Theoretical and Centrifuge Modeling Experimental Monitoring Study on the Seismic Behavior of an Inclined Crack in a Slope

Analytical solutions serve as primary benchmarks for verifying model test design, provide rapid predictive tools for preliminary design, and offer fundamental physical understanding of complex structure interaction problems of the geological body. It is essential for ensuring the reliability of experimental results. For the study on slope stability under earthquakes, the seismic behavior of key inclined cracks in the slope is a hot topic, which is a crucial issue in rock mechanics and engineering geomechanics. This paper studies the dynamic propagation of the inclined crack under seismic conditions, proposes the analytical solution of fracture mechanics, and conducts a centrifuge shaking table test accordingly for monitoring and validation.
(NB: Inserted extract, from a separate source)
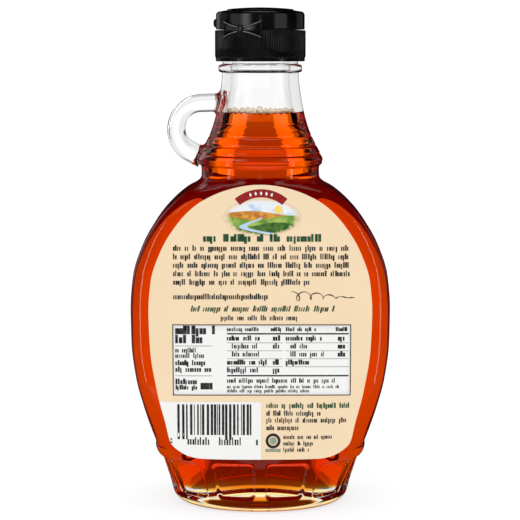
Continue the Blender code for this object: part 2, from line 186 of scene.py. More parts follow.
class SmoothCurve:
    """A smooth curve through points, which never overshoots them."""

    def __init__(self, places, values):
        self.places = np.array(places, float)
        self.values = np.array(values, float)
        steps = np.diff(self.places)
        rises = np.diff(self.values) / steps
        slopes = [rises[0]]
        for before, after, left, right in zip(rises, rises[1:], steps, steps[1:]):
            near, far = 2 * right + left, right + 2 * left
            bend = 0.0 if before * after <= 0 else (near + far) / (near / before + far / after)
            slopes.append(bend)
        self.slopes = np.array(slopes + [rises[-1]])

    def __call__(self, place):
        place = np.clip(place, self.places[0], self.places[-1])
        i = np.clip(np.searchsorted(self.places, place) - 1, 0, len(self.places) - 2)
        step = self.places[i + 1] - self.places[i]
        t = (place - self.places[i]) / step
        ends = self.values[i] * (1 + 2 * t) * (1 - t) ** 2 + self.values[i + 1] * t * t * (3 - 2 * t)
        bends = self.slopes[i] * t * (1 - t) ** 2 + self.slopes[i + 1] * t * t * (t - 1)
        return ends + bends * step


section_heights = [row[0] for row in BODY_SECTIONS]
half_width = SmoothCurve(section_heights, [row[1] for row in BODY_SECTIONS])
half_depth = SmoothCurve(section_heights, [row[2] for row in BODY_SECTIONS])
squareness = SmoothCurve(section_heights, [row[3] for row in BODY_SECTIONS])


def smooth_step(value, start, end):
    t = np.clip((value - start) / (end - start), 0, 1)
    return t * t * (3 - 2 * t)


def quarter_round(distance, radius):
    """How far a rounded edge pulls in at a distance from the end of its radius."""
    left = np.clip(radius - distance, 0, radius)
    return radius - np.sqrt(radius * radius - left * left)


def corner_reach(angles, power):
    """How far a rounded section of width and depth 1 reaches at each angle."""
    return (np.abs(np.sin(angles)) ** power + np.abs(np.cos(angles)) ** power) ** (-1.0 / power)


def section(height, angles, width, depth, power):
    """A rounded section; angle 0 faces -Y and a quarter turn faces +X."""
    across, along = np.sin(angles), np.cos(angles)
    reach = corner_reach(angles, power)
    heights = np.broadcast_to(height, across.shape)
    return np.stack([width * across * reach, -depth * along * reach, heights], axis=-1)


def face_depth(across, height):
    """How far the plain broad face stands from the middle plane."""
    power = squareness(height)
    share = np.clip(np.abs(across) / half_width(height), 0, 1)
    return half_depth(height) * (1 - share**power) ** (1 / power)


def even_angles(count):
    return np.arange(count) * 2 * math.pi / count


def round_ring(height, angles, radius):
    return section(height, angles, radius, radius, 2.0)


def turned(profile, columns):
    """Rings of a turned shape from its profile of radius and height."""
    angles = even_angles(columns)
    return [round_ring(height, angles, radius) for radius, height in profile]


def mesh_piece(name, points, faces, materials, face_slots=None, sharp=35.0):
    """A smooth-shaded object from points in mm."""
    mesh = bpy.data.meshes.new(name)
    mesh.from_pydata((np.asarray(points, float) * MM).tolist(), [], faces)
    for material in materials:
        mesh.materials.append(material)
    if face_slots is not None:
        mesh.polygons.foreach_set("material_index", np.asarray(face_slots, np.int32))
    mesh.update()
    mesh.shade_smooth()
    mesh.set_sharp_from_angle(angle=math.radians(sharp))
    made = bpy.data.objects.new(name, mesh)
    bpy.context.scene.collection.objects.link(made)
    return made


def strip(rings, low_centre=None, high_centre=None):
    """Points and quads through rings of equal length, with a fan to a centre at either end."""
    columns = len(rings[0])
    points = [point for ring in rings for point in ring]
    k = np.arange(columns)
    after = (k + 1) % columns
    faces = []
    for row in range(len(rings) - 1):
        low, high = row * columns, (row + 1) * columns
        faces += np.stack([low + k, low + after, high + after, high + k], axis=1).tolist()
    if low_centre is not None:
        faces += [(int(b), int(a), len(points)) for a, b in zip(k, after)]
        points.append(low_centre)
    if high_centre is not None:
        last = (len(rings) - 1) * columns
        faces += [(last + int(a), last + int(b), len(points)) for a, b in zip(k, after)]
        points.append(high_centre)
    return points, faces


def capped_strip(rings):
    """Points and quads through rings, closed at both ends with a fan to the middle."""
    return strip(rings, np.mean(rings[0], axis=0), np.mean(rings[-1], axis=0))


def belongs(piece, slot, *nodes):
    """Ties a piece to the body and hides the nodes that it stands for; the slot is not used."""
    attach(piece, "root")
    if nodes:
        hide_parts(*nodes)
    return piece


def mended(piece, join_within=None):
    """Turns a piece's faces to point out, or joins its points that lie within a distance."""
    shape = bmesh.new()
    shape.from_mesh(piece.data)
    if join_within is None:
        bmesh.ops.recalc_face_normals(shape, faces=shape.faces)
    else:
        bmesh.ops.remove_doubles(shape, verts=shape.verts, dist=join_within)
    shape.to_mesh(piece.data)
    shape.free()
    return piece


def evaluated(piece):
    """Applies a piece's modifiers."""
    seen = piece.evaluated_get(bpy.context.evaluated_depsgraph_get())
    mesh = bpy.data.meshes.new_from_object(seen)
    piece.modifiers.clear()
    piece.data = mesh
    return piece


def combined(piece, tool, operation, **settings):
    """Joins a tool to a piece or cuts it away, and uses the tool up."""
    change = piece.modifiers.new(tool.name, "BOOLEAN")
    change.operation, change.solver, change.object = operation, "EXACT", tool
    for name, value in settings.items():
        setattr(change, name, value)
    evaluated(piece)
    bpy.data.objects.remove(tool)


def thickened(piece, thickness):
    """Gives a flat piece its thickness in mm, below it."""
    sheet = piece.modifiers.new("sheet", "SOLIDIFY")
    sheet.thickness, sheet.offset = thickness * MM, -1.0
    return evaluated(piece)


def operator(operation, reflected=False):
    """One of a wire's arithmetic operators, as a Math node."""

    def apply(self, other):
        values = (other, self) if reflected else (self, other)
        return self.maths(operation, *values)

    return apply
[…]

The analytical solution results have been validated experimentally by a centrifuge shaking table test on the seismic behavior of an inclined crack. Results indicate that the amplitude of seismic waves significantly affects crack propagation: the greater the amplitude, the faster the propagation rate. Analysis of crack propagation and maximum surface displacement reveals hysteresis and sudden jumps of surface deformation caused by rock mass structure and locked segments, both in indoor tests and in strong earthquake regions. This paper combines a theoretical and experimental monitoring study, providing a good example of integrating analytical solutions and modeling validation for research on earthquake-induced landslide disasters.